Gendering EU Politics Seminar [No.]: “EU Civil Society Funding in Turkey and Serbia: Inclusion Efforts, Epistemic Exclusion”, 30 April 2025, by Özge Zihnioğlu, University of Liverpool. The seminar was held in person in the Çağkan Ubay Meeting Room, A Bloc, Bahçeşehir University (hybrid)
Title: EU Civil Society Funding in Turkey and Serbia: Inclusion Efforts, Epistemic Exclusion through a Feminist Lens
Date: 30 April 2025, 13.30
Speaker: Dr. Özge Zihnioğlu (University of Liverpool)
Venue: Çağkan Ubay Meeting Room, A Bloc, Bahçeşehir University (hybrid)
This seminar applied feminist theory—especially feminist epistemology—to interrogate how the EU’s civil society funding architecture in Turkey and Serbia simultaneously promotes CSO inclusion and reproduces epistemic exclusion. Grounded in interviews with EU/national officials and CSO representatives, the analysis mobilised feminist concepts such as testimonial injustice, testimonial quieting, and distributive epistemic injustice to show how consultation designs, funding priorities, and political contexts privilege familiar, high-capacity, often previously funded organizations while marginalising others’ knowledge.
Using a feminist theoretical framework, the talk traced instruments like the Civil Society Facility, TACSO, and resource centres, contrasting Serbia’s delegation-managed model with Turkey’s trajectory from indirect management to EU Delegation control. Despite open calls and multi-level consultations, feminist analysis revealed how selection logics, language choices (e.g., English-only surveys), and securitised environments narrow who counts as a credible “knower.” The result is a closed loop of credibility: recurring actors both shape programmes and benefit from privileged information and networks.

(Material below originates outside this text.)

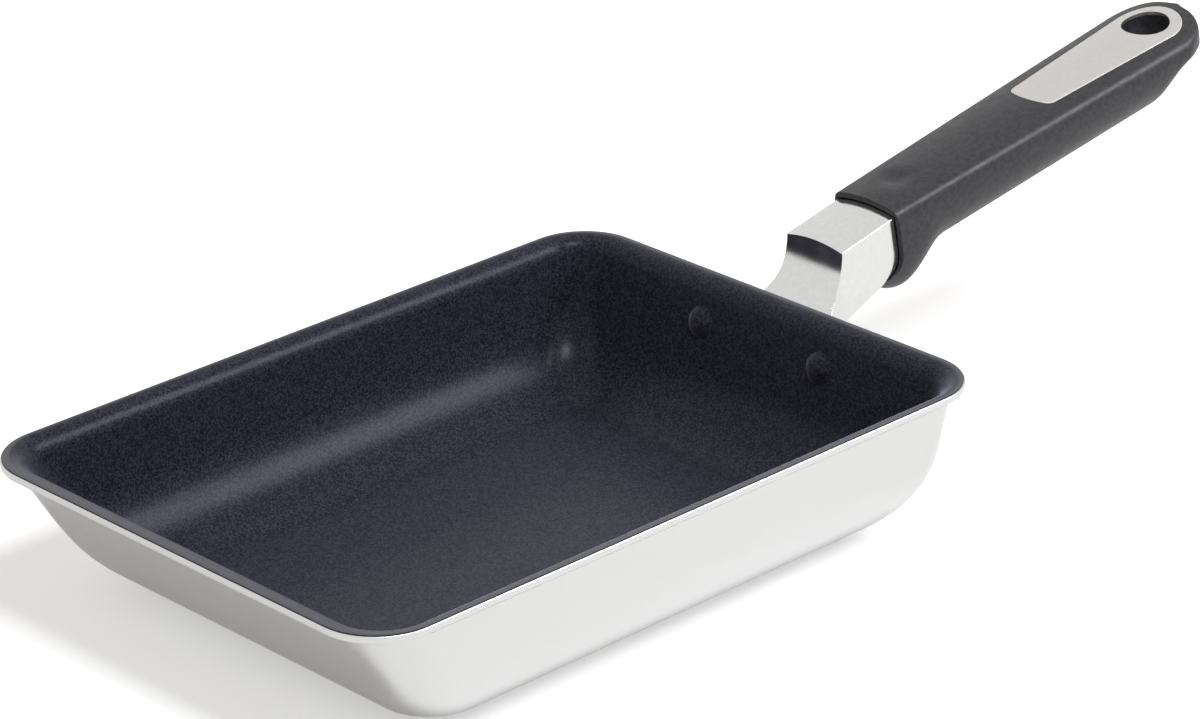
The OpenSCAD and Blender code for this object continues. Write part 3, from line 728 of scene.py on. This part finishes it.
def gripSection(u):
    w, h, fall = ridgeHalf(u), belly(u), tailFall(u)
    m = max(swellHalf(u), w + 0.02)
    guard = 1 - smoothStep(u / grip["guardReach"])
    box = grip["bellyFull"] + (grip["guardFull"] - grip["bellyFull"]) * guard
    edge, swellDepth = crownAt(w) - fall, grip["swellDepth"]
    steps = grip["crownSteps"]
    soft = min(grip["ridge"] + max(m - w - grip["swell"], 0) / 4, w * 0.8)
    flats = [(soft - w) * i / steps for i in range(-steps, steps + 1)]
    top = [(y, crownAt(y) - fall - dent(u, y)) for y in flats]
    share = min(soft / (swellDepth + edge), 0.6)

    def onSide(t):
        return (-w - (m - w) * sinD(90 * t), edge - (swellDepth + edge) * t)

    half = []
    steps = grip["ridgeSteps"]
    for i in range(1, steps):
        t = i / steps
        half.append(tuple((1 - t) ** 2 * a + 2 * t * (1 - t) * b + t * t * c
                          for a, b, c in zip(top[-1], (-w, edge), onSide(share))))
    steps = grip["sideSteps"]
    half += [onSide(share + (1 - share) * i / steps) for i in range(steps + 1)]
    steps = grip["bellySteps"]
    for i in range(1, steps + 1):
        a = 90 * i / steps
        out, down = max(cosD(a), 0) ** (2 / box), sinD(a) ** (2 / box)
        half.append((-m * out, -swellDepth - (h - swellDepth) * down))
    return top + half + [(-y, n) for y, n in reversed(half[:-1])]


def mouthLine(n):  # where the grip starts, n above its top
    if n >= grip["mouthRadius"] - grip["mouth"]:
        return grip["mouthBack"]
    if n >= -grip["mouth"]:
        drop = n + grip["mouth"] - grip["mouthRadius"]
        return grip["mouthBack"] - grip["mouthRadius"] + sqrt(max(grip["mouthRadius"] ** 2 - drop ** 2, 0))
    return -99.0


def mouthStart(k):  # the first u at which corner k of the section is inside the grip
    low, high = -grip["lipReach"], grip["mouthBack"]
    for _ in range(40):
        middle = (low + high) / 2
        if middle >= mouthLine(gripSection(middle)[k][1]):
            high = middle
        else:
            low = middle
    return high


def makeGrip():
    flatFrom, plainFrom = grip["flatFrom"], grip["plainFrom"]  # flat sections, and then plain ones
    count = len(gripSection(0))
    starts = [mouthStart(k) for k in range(count)]
    rows = []
    for t in grip["mouthRows"]:
        spots = [start + (flatFrom - start) * t for start in starts]
        rows.append([onGrip(u, *gripSection(u)[k]) for k, u in enumerate(spots)])
    turns = [flatFrom + i for i in range(int(plainFrom - flatFrom))]
    steps = grip["plainSteps"]
    plain = [plainFrom + (tailRiseU - plainFrom) * i / steps for i in range(steps + 1)]
    rise = [tailRiseU + 2 * i for i in range(1, 5)]
    steps = grip["tailSteps"]
    tail = [holeU + (grip["holeInset"] - 0.03) * sinD(90 * i / steps) for i in range(steps + 1)]
    for u in turns + plain + rise + tail:
        rows.append([onGrip(u, y, n) for y, n in gripSection(u)])
    piece, kept = loft("mouldedGrip", rows)
    capRow(piece, kept[-1])

    crowns = 2 * grip["crownSteps"] + 1  # close the mouth across, so that it curves only along the grip
    halves = grip["ridgeSteps"] + grip["sideSteps"] + grip["bellySteps"]
    left = [grip["crownSteps"]] + list(range(grip["crownSteps"] + 1, crowns + halves))
    ring = kept[0]
    partner = {k: (2 * grip["crownSteps"] - k if k < crowns else count - 1 - (k - crowns)) for k in left}
    for a, b in zip(left, left[1:]):
        selectVerts(piece, {ring[a], ring[b], ring[partner[a]], ring[partner[b]]})
        bpy.ops.mesh.edge_face_add()
    mesh = openMesh(piece, "EDGE")
    for e in mesh.edges:  # round the edge of the mouth
        sharp = e.calc_face_angle(0) > radians(48)
        near = all((v.co / mm - Vector((gripX, 0, gripZ))).dot(along) < 0.6 for v in e.verts)
        e.select_set(sharp and near)
    bmesh.update_edit_mesh(piece.data)
    bpy.ops.mesh.bevel(offset=grip["mouthEdge"] * mm, segments=5, affect="EDGES", clamp_overlap=True)
    closeMesh(piece)
    return piece


# the inlay plate and its pocket
inlay = {
    "thickness": 1.0, "length": 49.0, "frontWidth": 14.8, "ringWidth": 19.8, "frontRadius": 14.0,
    "corner": 3.0, "proud": 0.1, "rim": 1.0, "rimFall": 0.36, "rimTurn": 30, "pocket": 0.15, "seat": 0.02,
    "claw": 3.0, "clawWidth": 4.0, "clawSheet": 1.0, "frontClaw": 10.0, "backClaw": 1.0,
}


def inlayOutline(grow=0.0):
    frontR, small, ringR = inlay["frontRadius"], inlay["corner"], inlay["ringWidth"] / 2
    front = holeU - inlay["length"] + frontR
    turn = degrees(asin((inlay["frontWidth"] / 2 - small) / (frontR - small)))
    corner = (front - (frontR - small) * cosD(turn), (frontR - small) * sinD(turn))
    du, dy = holeU - corner[0], -corner[1]
    lean = degrees(asin((ringR - small) / sqrt(du * du + dy * dy)) + atan2(dy, du))
    u0, y0 = arc(*corner, small + grow, 90 + lean, 90 + lean, 1)[0]
    u1, y1 = arc(holeU, 0, ringR + grow, 90 + lean, 90 + lean, 1)[0]
    half = arc(front, 0, frontR + grow, 180, 180 - turn, 8)
    half += arc(*corner, small + grow, 180 - turn, 90 + lean, 10)[1:]
    half += [(u0 + (u1 - u0) * t / 14, y0 + (y1 - y0) * t / 14) for t in range(1, 14)]
    half += arc(holeU, 0, ringR + grow, 90 + lean, 0, 30)
    return half + [(u, -y) for u, y in reversed(half[1:-1])]


def plateRow(points, above):  # points in plan, placed above the crown
    return [onGrip(u, y, crownAt(y) + above) for u, y in points]


def towardsHole(points, share, radius=0.0):  # from a circle round the hole's axis (0) to the points (1)
    blend = []
    for u, y in points:
        far = sqrt((u - holeU) ** 2 + y * y)
        scale = share + (1 - share) * radius / far
        blend.append((holeU + (u - holeU) * scale, y * scale))
    return blend


def clawBlocks(grow):  # the two claws under the plate, or with room round them
    blocks = []
    reach, half = inlay["clawSheet"] / 2, inlay["clawWidth"] / 2 + grow
    levels = (-inlay["thickness"] - inlay["claw"] - grow, -inlay["thickness"] / 2)
    for middle in (holeU - inlay["length"] + inlay["frontClaw"] + reach, seatU - inlay["backClaw"] - reach):
        low, high = middle - reach - grow, middle + reach + grow
        corners = [(low, -half), (high, -half), (high, half), (low, half)]
        blocks.append(closedLoft("claw", [[onGrip(u, y, n) for u, y in corners] for n in levels]))
    return blocks


def makeInlay():
    outline = inlayOutline()
    holeR = grip["hole"] / 2
    fall, top, turn = inlay["rimFall"], inlay["proud"], inlay["rimTurn"]
    rounding = [(inlay["rim"] * (cosD(turn) - c), top - fall * (1 - s))  # how far in from the edge, how high
                for c, s in arc(0, 0, 1, turn, 90, 6)]
    flat = rounding[-1][0]
    shares = (0.2, 0.4, 0.6, 0.8)
    rings = [plateRow(towardsHole(outline, 0, holeR), -inlay["thickness"])]
    rings += [plateRow(towardsHole(outline, 0, holeR + far), high) for far, high in rounding]
    rings += [plateRow(towardsHole(inlayOutline(-flat), share, holeR + flat), top) for share in shares]
    rings += [plateRow(inlayOutline(-far), high) for far, high in reversed(rounding)]
    rings.append(plateRow(outline, -inlay["thickness"]))
    piece, kept = loft("inlayPlate", rings)
    mesh = openMesh(piece, "EDGE")
    for e in mesh.edges:
        e.select_set(e.is_boundary)
    bmesh.update_edit_mesh(piece.data)
    bpy.ops.mesh.bridge_edge_loops()
    closeMesh(piece)
    cutWith(piece, *clawBlocks(0), join=True)
    return piece


def cutGrip(piece):
    outline = inlayOutline(inlay["pocket"])
    floor = -inlay["thickness"] - inlay["seat"]
    levels = [plateRow(outline, 6)]
    levels += [plateRow(towardsHole(outline, share), floor) for share in (1, 0.8, 0.6, 0.4, 0.2, 0.04)]
    pocket = closedLoft("pocket", levels)
    hole = rod(onGrip(holeU, 0, -30), upward, 40, grip["hole"], 96)  # right through the tail
    recess = rod(onGrip(seatU, 0, -screw["depth"]), along, holeU - grip["hole"] / 4 - seatU,
                 screw["washer"] + 2 * screw["pocket"], 64)
    bore = rod(onGrip(bracket["tang"] - 1, 0, -screw["depth"]), along, seatU + 2 - bracket["tang"],
               screw["diameter"] + 4 * screw["clearance"])

    gap, climb = grip["gap"], tanD(bracket["neckTilt"] - grip["tilt"])
    halfRoom = halfNeck + gap
    columns = bracket["columns"]
    ys = [halfRoom * (1 - 2 * i / (columns - 1)) for i in range(columns)]
    outside, neckInside = -9.0, bracket["neckInside"] + 0.2  # where the room starts, and where the neck ends

    def roomRing(u, top, low, wide=1.0):
        row = [onGrip(u, y * wide, top + crownAt(y * wide)) for y in ys]
        return row + [onGrip(u, -halfRoom * wide, low), onGrip(u, halfRoom * wide, low)]

    slope = (cheekDepth - tangDepth) / (bracket["tangFront"] - cheekFront)
    tangTop, tangFloor = gap - tangDrop, -tangDepth - gap
    spots = [(u, u * climb - grip["wall"], slope * (u - cheekFront) - cheekDepth - gap)
             for u in (outside, 0.2, neckInside)]
    spots += [(neckInside + 0.1, tangTop, spots[-1][2]), (bracket["tangFront"], tangTop, tangFloor),
              (bracket["tang"] + gap, tangTop, tangFloor)]
    room = closedLoft("room", [roomRing(*spot) for spot in spots])
    ease, low = grip["relief"], 1 - grip["mouth"]  # a shallow relief round the neck at the mouth
    front = [roomRing(u, ease + u * climb - grip["wall"], low, 1 + ease / halfRoom)
             for u in (outside, grip["reliefEnd"])]
    relief = closedLoft("relief", front)
    cutWith(piece, room, relief, pocket, hole, recess, bore, *clawBlocks(inlay["pocket"]))


gripPiece = makeGrip()
cutGrip(gripPiece)
finishPiece(gripPiece, "grip", resinFinish)
finishPiece(makeInlay(), "inlay_plate", inlayFinish)


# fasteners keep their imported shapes
for name in ("bracket_nut", "handle_screw", "flat_washer", "spring_washer"):
    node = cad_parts[name]
    node.data.materials.clear()
    node.data.materials.append(fastenerFinish)
print("fasteners finished")


# camera, floor and light
view = {
    "lens": 145.2, "azimuth": -43.13, "elevation": 24.07, "roll": -1.22,
    "shiftX": -26.01, "shiftY": -49.7, "distance": 1182.85,
}


def placeCamera():
    a, e, r = view["azimuth"], view["elevation"], view["roll"]
    back = Vector((sinD(a) * cosD(e), -cosD(a) * cosD(e), sinD(e)))
    right = Vector((cosD(a), sinD(a), 0))
    up = back.cross(right)
    across = right * cosD(r) + up * sinD(r)
    upright = -right * sinD(r) + up * cosD(r)
    spot = -view["shiftX"] * across - view["shiftY"] * upright + view["distance"] * back
    bpy.ops.object.camera_add()
    camera = bpy.context.object
    camera.data.sensor_width = 36
    camera.data.lens = view["lens"]
    camera.data.clip_start = 0.01
    turn = Matrix((across, upright, back)).transposed().to_4x4()
    camera.matrix_world = Matrix.Translation(spot * mm) @ turn
    bpy.context.scene.camera = camera


def rayKinds(material):  # the light path, and whether a ray is glossy or transmitted
    rays = addNode(material, "ShaderNodeLightPath")
    mirrored = addNode(material, "ShaderNodeMath", operation="ADD")
    joinNodes(material, rays, "Is Glossy Ray", mirrored, 0)
    joinNodes(material, rays, "Is Transmission Ray", mirrored, 1)
    return rays, mirrored


def makeFloor():
    studio = {"size": 8.0, "drop": 0.2, "colour": (0.86, 0.86, 0.86), "glow": 0.38, "reflected": 0.42}
    clearSelection()
    bpy.ops.mesh.primitive_plane_add(size=studio["size"], location=(0, 0, -studio["drop"] * mm))
    floor = startPiece("studioFloor")
    material = newMaterial("paleFloor", studio["colour"], 0, 0.9)
    shader = material.node_tree.nodes["Principled BSDF"]
    shader.inputs["Emission Color"].default_value = (1, 1, 1, 1)
    rays, mirrored = rayKinds(material)
    glow = addNode(material, "ShaderNodeMath", operation="MULTIPLY_ADD")  # the reflected floor glows less
    glow.inputs[1].default_value = studio["reflected"]
    joinNodes(material, mirrored, 0, glow, 0)
    joinNodes(material, rays, "Is Camera Ray", glow, 2)
    strength = addNode(material, "ShaderNodeMath", operation="MULTIPLY")
    strength.inputs[1].default_value = studio["glow"]
    joinNodes(material, glow, 0, strength, 0)
    joinNodes(material, strength, 0, shader, "Emission Strength")
    floor.data.materials.append(material)


def makeWorld():
    sky = {"fill": 0.42, "warm": (1.0, 0.96, 0.93), "seen": 1.0}
    world = bpy.data.worlds.new("studio")
    bpy.context.scene.world = world
    world.use_nodes = True
    background = world.node_tree.nodes["Background"]
    rays, mirrored = rayKinds(world)
    seen = addNode(world, "ShaderNodeMath", operation="ADD", use_clamp=True)
    joinNodes(world, mirrored, 0, seen, 0)
    joinNodes(world, rays, "Is Camera Ray", seen, 1)
    strength = addNode(world, "ShaderNodeMapRange")
    strength.inputs["To Min"].default_value = sky["fill"]
    strength.inputs["To Max"].default_value = sky["seen"]
    joinNodes(world, seen, 0, strength, "Value")
    joinNodes(world, strength, "Result", background, "Strength")
    tint = addNode(world, "ShaderNodeMix", data_type="RGBA")
    tint.inputs[6].default_value = (*sky["warm"], 1)
    tint.inputs[7].default_value = (1, 1, 1, 1)
    joinNodes(world, seen, 0, tint, 0)
    joinNodes(world, tint, 2, background, "Color")


lamps = {
    "keySoftbox": {"spot": (0.855, -0.81, 0.93), "target": (0.0, 0.0, 0.0), "size": 0.6, "power": 13},
    "frontSoftbox": {"spot": (-0.08, -0.6, 1.3), "target": (0.08, 0.05, 0.02), "size": 0.3, "power": 9},
}


def addLamp(name, spot, target, size, power):
    bpy.ops.object.light_add(type="AREA", location=spot)
    lamp = bpy.context.object
    lamp.name = name
    lamp.data.size = size
    lamp.data.energy = power
    lamp.data.color = (0.97, 0.985, 1.0)
    aim = (Vector(target) - Vector(spot)).to_track_quat("-Z", "Y")
    lamp.rotation_euler = aim.to_euler()


bpy.context.scene.view_settings.view_transform = "Standard"
placeCamera()
makeFloor()
makeWorld()
for name, values in lamps.items():
    addLamp(name, **values)
print("studio lit")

The discussion focused on operationalising feminist epistemic justice in donor governance: (1) broadening outreach beyond insider mailing lists; (2) translating and de-jargonising “action document” processes; (3) publishing transparent inclusion/exclusion criteria and participation logs; and (4) designing feedback channels that materially alter programming priorities, not merely process. Participants explored pathways for structural (third-order) change—in line with feminist commitments to co-production of knowledge—so that diverse CSOs can speak as credible subjects, not just invited consultees. The energetic Q&A highlighted the value of feminist theory for diagnosing and remedying epistemic hierarchies in EU funding governance.